En Polokwane se acabaron los milagros
No quiero subirme al barco del triunfalismo pero sí al de la historia. Hoy se le ganó a un grande por donde se le quiera ver. Aunque desquebrajada en su intimidad la Francia de Domenech significaba un equipo de jerarquía. Subcampeones del mundo con una generación que va de salida y un entrenador tan impopular que parece político en vez de estratega.
El simple hecho de enfrentarlos y estar obligados a ganar orilló a Javier Aguirre a diseñar un minucioso plan de juego. El rival fue estudiado a fondo y se descubrieron sus debilidades.

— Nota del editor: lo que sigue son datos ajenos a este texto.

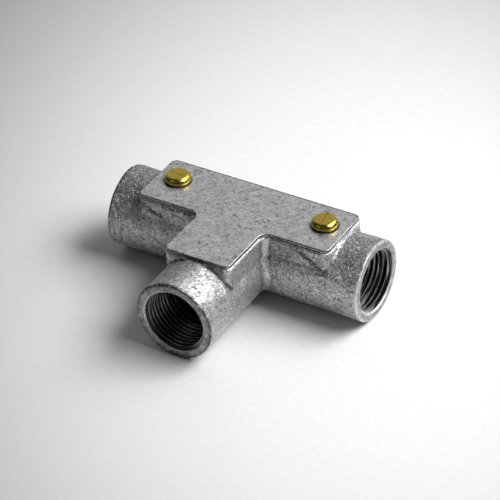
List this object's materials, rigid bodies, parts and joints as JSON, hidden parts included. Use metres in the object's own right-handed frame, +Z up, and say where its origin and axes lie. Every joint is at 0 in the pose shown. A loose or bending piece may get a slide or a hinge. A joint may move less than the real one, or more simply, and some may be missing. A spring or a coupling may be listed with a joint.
{
  "type": "conduit tee",
  "caption": "Galvanised inspection tee for steel conduit: a T-shaped box with a threaded socket at each end and a screwed T-shaped cover plate.",
  "frame": {"origin": "under the middle of the tee, on the surface that its barrels rest on", "axes": "+X along the straight run, -Y out of the branch, +Z up through the cover plate"},
  "size_m": [0.085, 0.0562, 0.0287],
  "materials": {
    "galvanised_casting": "rough cast surface with a mottled zinc coat",
    "galvanised_plate": "flat mottled zinc coat with fine scratches",
    "brass": "bright turned brass"
  },
  "bodies": {
    "body": {"casting": "galvanised_casting"},
    "cover": {"cover_plate": "galvanised_plate"},
    "left_screw": {"screw_left": "brass"},
    "right_screw": {"screw_right": "brass"}
  },
  "joints": [
    {"name": "cover_lift", "type": "slide", "parent": "body", "child": "cover", "axis": [0, 0, 1], "range_m": [0, 0.02]},
    {"name": "screw_left_turn", "type": "hinge", "parent": "cover", "child": "left_screw", "pos_m": [-0.025, 0.0165, 0.02625], "axis": [0, 0, 1], "range_deg": [0, 2520]},
    {"name": "screw_right_turn", "type": "hinge", "parent": "cover", "child": "right_screw", "pos_m": [0.025, 0.0165, 0.02625], "axis": [0, 0, 1], "range_deg": [0, 2520]}
  ]
}
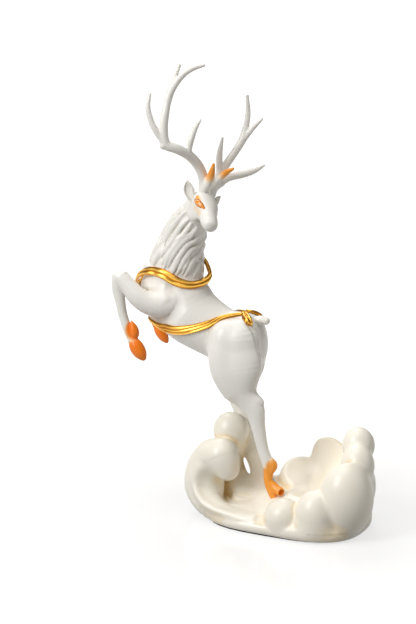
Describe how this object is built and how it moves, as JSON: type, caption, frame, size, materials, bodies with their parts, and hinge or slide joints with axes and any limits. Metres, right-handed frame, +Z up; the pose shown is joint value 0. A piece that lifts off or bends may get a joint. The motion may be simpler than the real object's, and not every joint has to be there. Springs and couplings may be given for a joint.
{
  "type": "deer statue",
  "caption": "Rearing deer ornament with plug-in antlers and gilt ribbons, standing on a cloud-shaped base with an open bowl for keys or sweets.",
  "frame": {"origin": "middle of the base on the surface it stands on", "axes": "+Z up; the deer's body faces -X, so -Y is its left side; the bowl is on the +X side"},
  "size_m": [0.2686, 0.104, 0.4333],
  "materials": {
    "lacquered_resin": "white gloss lacquer over cast resin, airbrushed orange at hooves, brow tines and eyes",
    "ivory_resin": "warm ivory gloss lacquer over cast resin",
    "gilt_metal": "bright gilding",
    "eye_resin": "clear-coated orange",
    "steel": "plain zinc plated",
    "pad_rubber": "matt"
  },
  "bodies": {
    "statue": {"cloud_base": "ivory_resin", "base_pad": "pad_rubber", "deer_body": "lacquered_resin", "deer_head": "lacquered_resin", "foreleg_left": "lacquered_resin", "foreleg_right": "lacquered_resin", "tail": "lacquered_resin", "eye_left": "eye_resin", "eye_right": "eye_resin", "neck_ribbon": "gilt_metal", "body_ribbon": "gilt_metal", "leg_rod_left": "steel", "leg_rod_right": "steel", "washer_left": "steel", "washer_right": "steel", "nut_left": "steel", "nut_right": "steel"},
    "left_antler": {"antler_left": "lacquered_resin", "antler_pin_left": "steel"},
    "right_antler": {"antler_right": "lacquered_resin", "antler_pin_right": "steel"}
  },
  "joints": [
    {"name": "left_antler_pull", "type": "slide", "parent": "statue", "child": "left_antler", "axis": [0.045, 0.5849, 0.8099], "range_m": [0, 0.03]},
    {"name": "right_antler_pull", "type": "slide", "parent": "statue", "child": "right_antler", "axis": [0.0902, -0.0902, 0.9918], "range_m": [0, 0.03]}
  ]
}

Hoy la paciencia dentro y fuera del campo fue fundamental. Los mexicanos apelaron a la calma y los franceses a la parsimonia.
El partido se jugó sin esperanza de esperar a que pasaran las cosas por obra y gracia mística y religiosa. ¡Por fin! Esta vez las deidades quedaron en cada quien. Dios y las mil y una vírgenes, más los centenares de santos, no salieron ni a la banca y eso fue un gran avance. Los 23 seleccionados ya se dieron cuenta que el futbol se juega de pies a cabeza y viceversa. Cada quien hizo lo suyo. Los que no lograron su cometido quedaron en evidencia en una exposición transparente. Cada uno leyó su partitura en interpretó su parte. Eso ha sido lo más importante. Nadie esperó el milagro. Todos fueron inteligentes e intentaron darle una intención a cada jugada.
Hoy no hablemos de Francia, que sea la historia la que nos cuente que el destino quiso que un abuelo le anotara a los galos, a la misma edad que su nieto, en copas del mundo separadas por 66 años de distancia. O que el veterano del equipo marcara gol en su tercer mundial. O que el capitán se sublimara y no exigiera lo que está acostumbrado a recibir en la llamada mejor escuadra del mundo. O que los jóvenes inexpertos fueran el día de hoy los detonantes de una gran victoria.
Estamos hablando de futbol. De ese deporte en donde juegan once contra once y que con inteligencia siempre gana el que descifra la forma de resolver el problema vigente durante 90 minutos.